Help: Someone Died! What Do I Say Or Do?

I posted this on Facebook on November 17, 2015, and within a day it had been seen by over 1 million people and shared over 6k times. So I figured it was time to put it in a blog so it can be referred to again and again.

You asked for a quick and straightforward list to review when the time applies to you and yours so here it is. I realize there are hundreds more so, please feel free to add them in the comments section and I will add them to the blog. Also, I understand everyone grieves differently, and some of these won’t apply to everyone. From my years in the grief world, I’ve found they apply to most.

Let me give a few tips for those who don’t know how to be there for friends who are grieving.


Your first instinct is going to be to give them their space, WRONG ANSWER. Please don’t run away, go to them as fast as you can and keep going to them for years to come.

2 – Say the name of the person who passed and never stop saying it

Everyone is afraid to say the name of the deceased as if they never existed.

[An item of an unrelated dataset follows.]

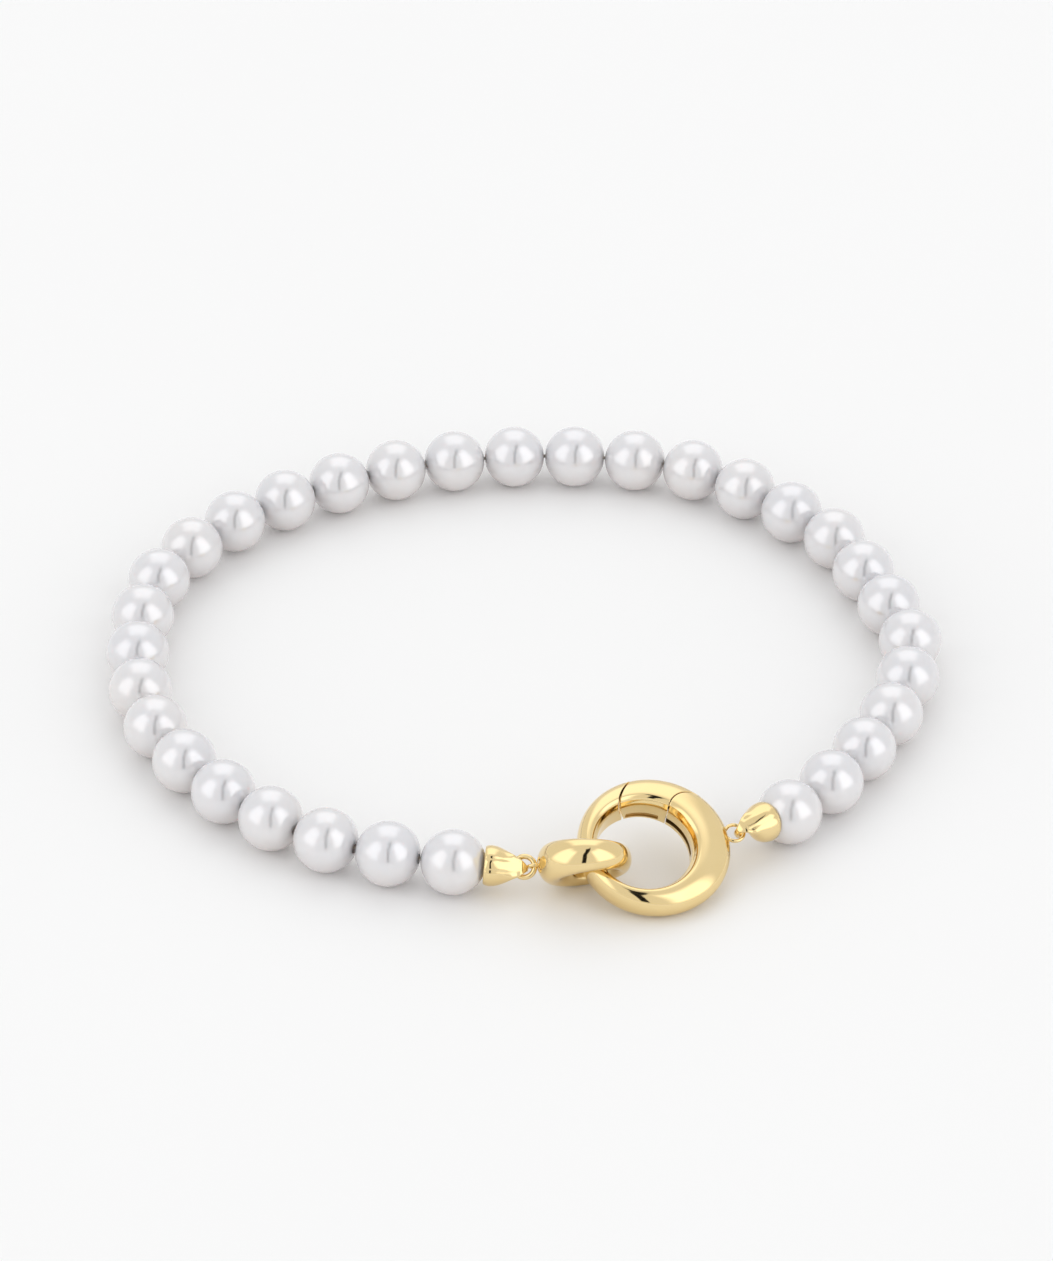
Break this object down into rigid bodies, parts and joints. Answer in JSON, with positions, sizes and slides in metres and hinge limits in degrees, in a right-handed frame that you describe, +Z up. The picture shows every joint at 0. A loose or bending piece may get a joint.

This is one of the most painful experiences for nearly all grieving people. We never want to forget them so keep saying their name forever.

3 – Please don’t say, “They are in a better place” or “God needed them more” or “God only gives you what you can handle”

These platitudes are just bullshit (excuses my language) and they don’t help at ALL. Even if the survivor is a person of faith I still find in most cases that these sentences do not offer any peace for a very long time. Maybe, MAYBE in several years these platitudes will offer some comfort but don’t be surprised if they never do.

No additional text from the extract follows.